Data provided:
==*==
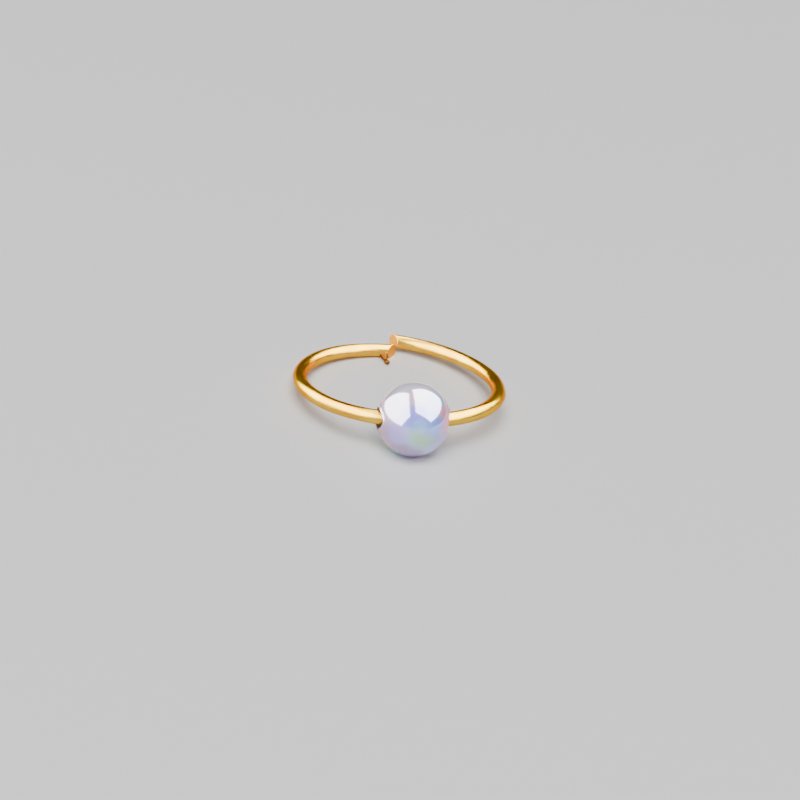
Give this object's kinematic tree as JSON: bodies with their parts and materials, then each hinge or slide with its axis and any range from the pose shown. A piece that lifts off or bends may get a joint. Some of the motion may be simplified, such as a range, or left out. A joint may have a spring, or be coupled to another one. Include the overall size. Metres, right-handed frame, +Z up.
{
  "type": "nose ring",
  "caption": "Thin gold-coloured wire nose ring, open at the back where the cut ends pass each other, with a drilled round pearl bead that slides on the wire at the front.",
  "frame": {"origin": "on the surface that the ring lies on, under the middle of the ring's box", "axes": "+Z up from that surface, -Y towards the bead, +Y towards the cut, +X to the right of the bead seen from the front"},
  "size_m": [0.0092, 0.0108, 0.0031],
  "materials": {
    "gold_wire": "polished gold-coloured plating with fine drawing marks along the wire",
    "pearl_coat": "glossy white imitation pearl with a rainbow coat"
  },
  "bodies": {
    "hoop": {"hoop": "gold_wire"},
    "bead": {"pearl_bead": "pearl_coat"}
  },
  "joints": [
    {"name": "bead_slide", "type": "hinge", "parent": "hoop", "child": "bead", "pos_m": [0, 0.00023, 0.00096], "axis": [-0.0274, 0.1407, 0.9897], "range_deg": [-150, 100]}
  ]
}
==*==
Copy out all of the data exactly, leaving nothing out.

Task output:
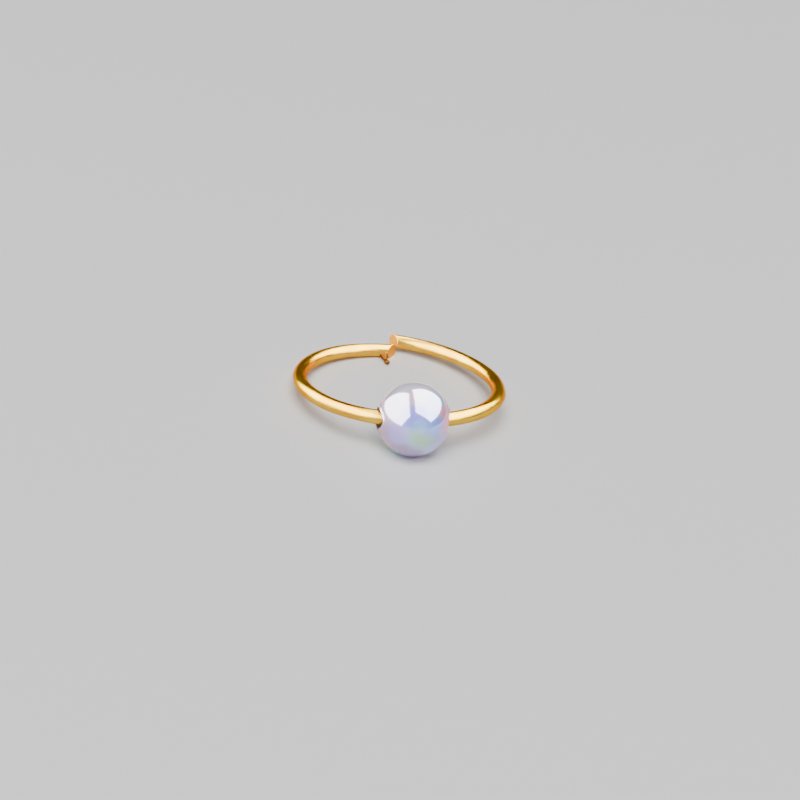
Give this object's kinematic tree as JSON: bodies with their parts and materials, then each hinge or slide with its axis and any range from the pose shown. A piece that lifts off or bends may get a joint. Some of the motion may be simplified, such as a range, or left out. A joint may have a spring, or be coupled to another one. Include the overall size. Metres, right-handed frame, +Z up.
{
  "type": "nose ring",
  "caption": "Thin gold-coloured wire nose ring, open at the back where the cut ends pass each other, with a drilled round pearl bead that slides on the wire at the front.",
  "frame": {"origin": "on the surface that the ring lies on, under the middle of the ring's box", "axes": "+Z up from that surface, -Y towards the bead, +Y towards the cut, +X to the right of the bead seen from the front"},
  "size_m": [0.0092, 0.0108, 0.0031],
  "materials": {
    "gold_wire": "polished gold-coloured plating with fine drawing marks along the wire",
    "pearl_coat": "glossy white imitation pearl with a rainbow coat"
  },
  "bodies": {
    "hoop": {"hoop": "gold_wire"},
    "bead": {"pearl_bead": "pearl_coat"}
  },
  "joints": [
    {"name": "bead_slide", "type": "hinge", "parent": "hoop", "child": "bead", "pos_m": [0, 0.00023, 0.00096], "axis": [-0.0274, 0.1407, 0.9897], "range_deg": [-150, 100]}
  ]
}